Over the past several decades, deconvolution microscopy has become a mainstream image processing tool for deciphering the substructure of living and fixed specimens in three dimensions. Routinely applied to widefield optical sections, as well as those obtained in confocal and structured illumination, the technique has benefited from the continued development of advanced algorithms and turnkey systems. The references listed in this section point to review articles that should provide the starting point for a thorough understanding of deconvolution.
Sibarita, J. B.
Deconvolution microscopy. Advances in Biochemical Engineering/Biotechnology 95: 201-243 (2005). The author presents a comprehensive review of deconvolution methodology in widefield fluorescence microscopy. Included are a review of optical sectioning, distance calibration, optical aberrations, the point spread function, detectors, sampling, microscope configuration details, and image acquisition. In addition, the most useful deconvolution algorithms are described in detail.
Swedlow, J. R. and Platani, M.
Live cell imaging using wide-field microscopy and deconvolution. Cell Structure and Function 27: 335-341 (2002). An excellent review on the application of deconvolution fluorescence microscopy to live-cell imaging using fluorescent proteins. The authors discuss a variety of critical aspects in the cell environment during imaging, including the best choice of objective lenses, imaging system optimization, and data analysis.
McNally, J. G., Karpova, T., Cooper, J. and Conchello, J. A.
Three-dimensional imaging by deconvolution microscopy. Methods 19: 373-385 (1999). In this excellent review, the authors discuss the principles of deconvolution microscopy, describe different computational approaches for deconvolution, and provide an overview of the interpretation of deconvolved images with a particular emphasis on what artifacts may arise.
Agard, D. A.
Optical Sectioning Microscopy: Cellular architecture in three dimensions. Annual Review of Biophysics and Bioengineering 13: 191-219 (1984). A quarter-century after first being published, this review article remains an important source for understanding the fundamental concepts of gathering three-dimensional images in optical microscopy. The author discusses image formation, the point spread function, the contrast transfer function, and deconvolution methods to recover in-focus information.

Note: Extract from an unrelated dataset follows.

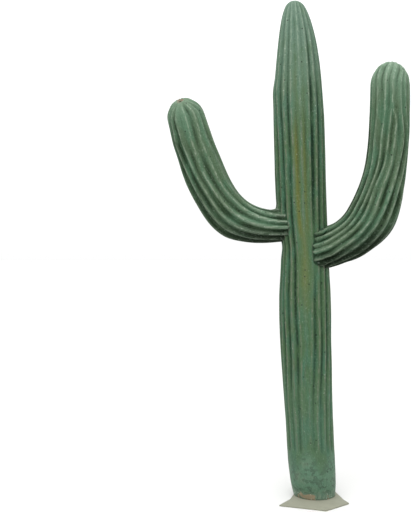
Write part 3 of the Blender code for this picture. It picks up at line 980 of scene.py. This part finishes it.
def buildPaint(look):
    # Glass-fibre moulding under brushed exterior acrylic: satin, dark where the wash pooled in the grooves,
    # which also serves as painted shade there, greyed where a dry brush caught the ridges, pitted with air
    # bubbles from the mould.
    # Painted shade also lies under the arms, round the ribs' ends and in the pinholes, and painted light on
    # the tips and the foot's rim.
    made, tree = newMaterial(look["name"])
    mark = {name: addNode(tree, "ShaderNodeAttribute", {}, attribute_name=name).outputs["Fac"]
            for name in ("groove", "crest", "tip", "olive", "under", "foot", "chip")}
    where = addNode(tree, "ShaderNodeAttribute", {}, attribute_name="unbent").outputs["Vector"]

    def grain(name):
        # a 0 to 1 mask of noise
        width, length, detail, offset, low, high = grains[name]
        spot = addNode(tree, "ShaderNodeMapping", {
            "Vector": where, "Location": (offset, offset, offset),
            "Scale": (1.0 / width, 1.0 / width, 1.0 / length)})
        marks = addNode(tree, "ShaderNodeTexNoise", {
            "Vector": spot.outputs[0], "Scale": 1.0, "Detail": detail, "Roughness": 0.55})
        return span(marks.outputs["Fac"], low, high)

    def span(value, low, high, top=1.0):
        return remap(tree, value, (low, high), (0.0, top), interpolation_type="SMOOTHSTEP")

    def times(a, b):
        return addNode(tree, "ShaderNodeMath", {0: a, 1: b}, operation="MULTIPLY", use_clamp=True).outputs[0]

    def dots(name):
        spacing, radius, offset = dotSizes[name]
        spot = addNode(tree, "ShaderNodeMapping", {"Vector": where, "Location": (offset, 0.0, offset)})
        cells = addNode(tree, "ShaderNodeTexVoronoi", {"Vector": spot.outputs[0], "Scale": 1.0 / spacing})
        return span(cells.outputs["Distance"], radius / spacing, 0.55 * radius / spacing)

    def cover(tone, factor, name):
        return mixColour(tree, factor, tone, colour(look[name]))

    # brushed ground colour with cooler patches about 200 mm long, and fine bristle streaks
    tone = mixColour(tree, grain("patches"), colour(look["mid"]), colour(look["cool"]))
    tone = cover(tone, times(grain("streaks"), look["streakCover"]), "deep")
    # paler tips, partly paler paint and partly painted light from above
    tone = cover(tone, times(mark["tip"], grain("tips")), "pale")
    # olive glaze that ran down the front panel
    tone = cover(tone, times(mark["olive"], grain("olive")), "olive")
    # dark wash that pooled in the grooves, which also serves as painted shade there; the same mark holds
    # painted shade round the ribs' ends and down a side of each arm
    grooveWashAndShade = times(span(mark["groove"], *look["washSpan"]), grain("grooveWashAndShade"))
    tone = cover(tone, times(grooveWashAndShade, look["washCover"]), "deep")
    # painted shade on the arms' undersides and in the pit at the left arm's tip
    tone = cover(tone, times(mark["under"], look["underCover"]), "under")
    # dry brush on the ridges, in broken lines about 9 mm wide; painted light makes it paler at the tips,
    # along with paler paint, and at the foot's rim, and painted shade makes it fainter on ridges that face
    # down
    broken = grain("dryBrush")
    dry = mixColour(tree, mark["tip"], colour(look["dry"]), colour(look["dryTip"]))
    tone = mixColour(tree, times(times(mark["crest"], broken), look["dryCover"]), tone, dry)
    # a thinner coat with ringed blotches on the smooth foot, and paint chipped off its rim
    tone = cover(tone, times(mark["foot"], look["footCover"]), "foot")
    blotches = grain("blotches")
    rings = combine(tree, "PINGPONG", blotches, 0.5)
    stains = combine(tree, "MULTIPLY_ADD", rings, look["ringCover"], times(blotches, look["blotchCover"]))
    tone = cover(tone, times(mark["foot"], stains), "blotch")
    dusty = grain("dust")
    tone = cover(tone, times(times(mark["foot"], dusty), look["dustCover"]), "dust")
    bare = combine(tree, "MULTIPLY", grain("chips"), mark["chip"])
    tone = cover(tone, span(bare, *look["chipSpan"]), "chip")
    # faint stipple over the whole skin, drawn coarser than the real 2 mm grains
    tone = cover(tone, times(grain("stipple"), look["stippleCover"]), "deep")
    tone = cover(tone, times(grain("specks"), look["speckCover"]), "speck")
    # air-bubble pinholes, painted dark as the shade inside them, and paler nicks, drawn a little larger than
    # the real 2 to 4 mm
    holes = dots("holes")
    tone = cover(tone, times(holes, look["holeCover"]), "holeShade")
    nicks = dots("nicks")
    tone = cover(tone, times(nicks, look["nickCover"]), "speck")
    # beads of dry paint along the ridges, most of them towards the tips
    beads = times(dots("beads"), mark["crest"])
    tone = cover(tone, times(beads, span(mark["tip"], -0.6, 1.0, look["beadCover"])), "bead")

    # low relief: brush ridges and the skin's orange peel, with sunk holes
    skin = grain("skin")
    skin = combine(tree, "MULTIPLY_ADD", holes, -look["holeSink"], skin)
    relief = addNode(tree, "ShaderNodeBump", {
        "Strength": look["reliefStrength"], "Distance": look["reliefHeight"], "Height": skin})
    rough = remap(tree, grain("roughness"), (0.0, 1.0), look["roughSpan"])
    # matt where the wash and the painted shade lie
    washAndPaintedShade = combine(tree, "MAXIMUM", mark["groove"], mark["under"])
    sheen = remap(tree, washAndPaintedShade, (0.0, 1.0), look["sheenSpan"])
    shader = addNode(tree, "ShaderNodeBsdfPrincipled", {
        "Base Color": tone, "Roughness": rough, "IOR": 1.49, "Specular IOR Level": sheen,
        "Normal": relief.outputs[0]})
    addNode(tree, "ShaderNodeOutputMaterial", {"Surface": shader.outputs[0]})
    return made


plateLook = {
    "paint": "#8f9080",
    "worn": "#838475",
    "edge": "#898a79",
    "cloudScale": 14.0,
    "wornSpan": (0.45, 0.75),
    "wornCover": 0.6,
    "edgeSpan": (1.5 * mm, 0.2 * mm),    # below the plate's top, over its rounded edge
    "edgeCover": 0.85,
    "gritScale": 320.0,
    "gritHeight": 0.0006,
    "roughness": 0.78,
}


def buildPlatePaint(look):
    # Cut steel plate under dusty matt grey floor paint, scuffed and a little darker along its cut edge.
    made, tree = newMaterial("dustyFloorPaintOnCutSteel")
    where = addNode(tree, "ShaderNodeTexCoord", {}).outputs["Object"]
    cloud = addNode(tree, "ShaderNodeTexNoise", {
        "Vector": where, "Scale": look["cloudScale"], "Detail": 5.0, "Roughness": 0.6})
    grit = addNode(tree, "ShaderNodeTexNoise", {"Vector": where, "Scale": look["gritScale"], "Detail": 2.0})
    worn = remap(tree, cloud.outputs["Fac"], look["wornSpan"], (0.0, look["wornCover"]))
    tone = mixColour(tree, worn, colour(look["paint"]), colour(look["worn"]))
    height = addNode(tree, "ShaderNodeSeparateXYZ", {"Vector": where}).outputs["Z"]
    edge = remap(tree, height, [plateTop - below for below in look["edgeSpan"]], (look["edgeCover"], 0.0))
    tone = mixColour(tree, edge, tone, colour(look["edge"]))
    relief = addNode(tree, "ShaderNodeBump", {
        "Strength": 0.4, "Distance": look["gritHeight"], "Height": grit.outputs["Fac"]})
    shader = addNode(tree, "ShaderNodeBsdfPrincipled", {
        "Base Color": tone, "Roughness": look["roughness"], "Specular IOR Level": 0.3,
        "Normal": relief.outputs[0]})
    addNode(tree, "ShaderNodeOutputMaterial", {"Surface": shader.outputs[0]})
    return made


trunkPiece.data.materials.append(buildPaint(trunkPaint))
armSkin = buildPaint(armPaint)
for piece in armPieces:
    piece.data.materials.append(armSkin)
platePiece.data.materials.append(buildPlatePaint(plateLook))

print("stage: riding on the frame")

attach(trunkPiece, body)
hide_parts("trunk")
for piece, arm in zip(armPieces, (leftArm, rightArm)):
    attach(piece, body)
    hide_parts(*arm["nodes"])
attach(platePiece, body)
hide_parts("base_plate")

Murray, J. M., Appleton, P. L., Swedlow, J. R. and Waters, J. C.
Evaluating performance in three-dimensional fluorescence microscopy. Journal of Microscopy 228: 390-405 (2007). A comprehensive analysis of optical sectioning performance that compares confocal, spinning disk, and deconvolution microscopy. The authors discuss a variety of critical parameters for each technique and conduct measurements with a carefully defined test specimen. This article should be consulted when attempting to determine the optimum imaging technique for thick specimens.
Sarder, P. and Nehorai, A.
Deconvolution methods for 3-D fluorescence microscopy images. IEEE Signal Processing Magazine 23: Issue 3, 32-45 (2006). This review is a great start for beginners in the field and presents an overview of various deconvolution techniques. Included is a brief schematic description of the microscope system and point spread function, performance measures, and a summary of the numerical results using simulated and real data.
Shaw, P.
Deconvolution in 3-D optical microscopy. The Histochemical Journal 26: 687-694 (1994). This review article attempts to explain image deconvolution, including those obtained from the confocal microscope, in a non-technical manner. In addition to discussions of the various key aspects of deconvolution, the author also provides examples of the application of image deconvolution to both conventional and confocal fluorescence images.
Swedlow, J. R., Hu, K., Andrews, P. D., Roos, D. S. and Murray, J. M.
Measuring tubulin content in Toxoplasma gondii: A comparison of laser-scanning confocal and wide-field fluorescence microscopy. Proceedings of the National Academy of Sciences, USA 99: 2014-2019 (2002). Examining a fluorescent protein marker (tubulin) in living cells, the investigators conclude that widefield fluorescence microscopy coupled to deconvolution has significant advantages over laser scanning confocal microscopy for quantitative studies in weakly fluorescent structures.
Rizzuto, R., Carrington, W. and Tuft, R. A.
Digital imaging microscopy in living cells. Trends in Cell Biology 8: 288-292 (1998). The authors present a nicely illustrated introduction to deconvolution microscopy with fluorescent proteins in living cells. Among the topics discussed are the microscope configuration, acquiring images, image restoration, example applications, and a comparison of deconvolution and confocal microscopy.
Ronneberger, O., Baddeley, D., Scheipl, F., Verveer, P. J., Burkhardt, H., Cremer, C., Fahrmeir, L., Cremer, T. and Joffe, B.
Spatial quantitative analysis of fluorescently labeled nuclear structures: Problems, methods, pitfalls. Chromosome Research 16: 523-562 (2008). A brilliant review addressing one of the most interesting areas in cell biology. The article was prepared by a team uniting expertise in biology, microscopy, image analysis, and statistics. It provides an overview of data acquisition options, preprocessing, image processing, and statistical analysis.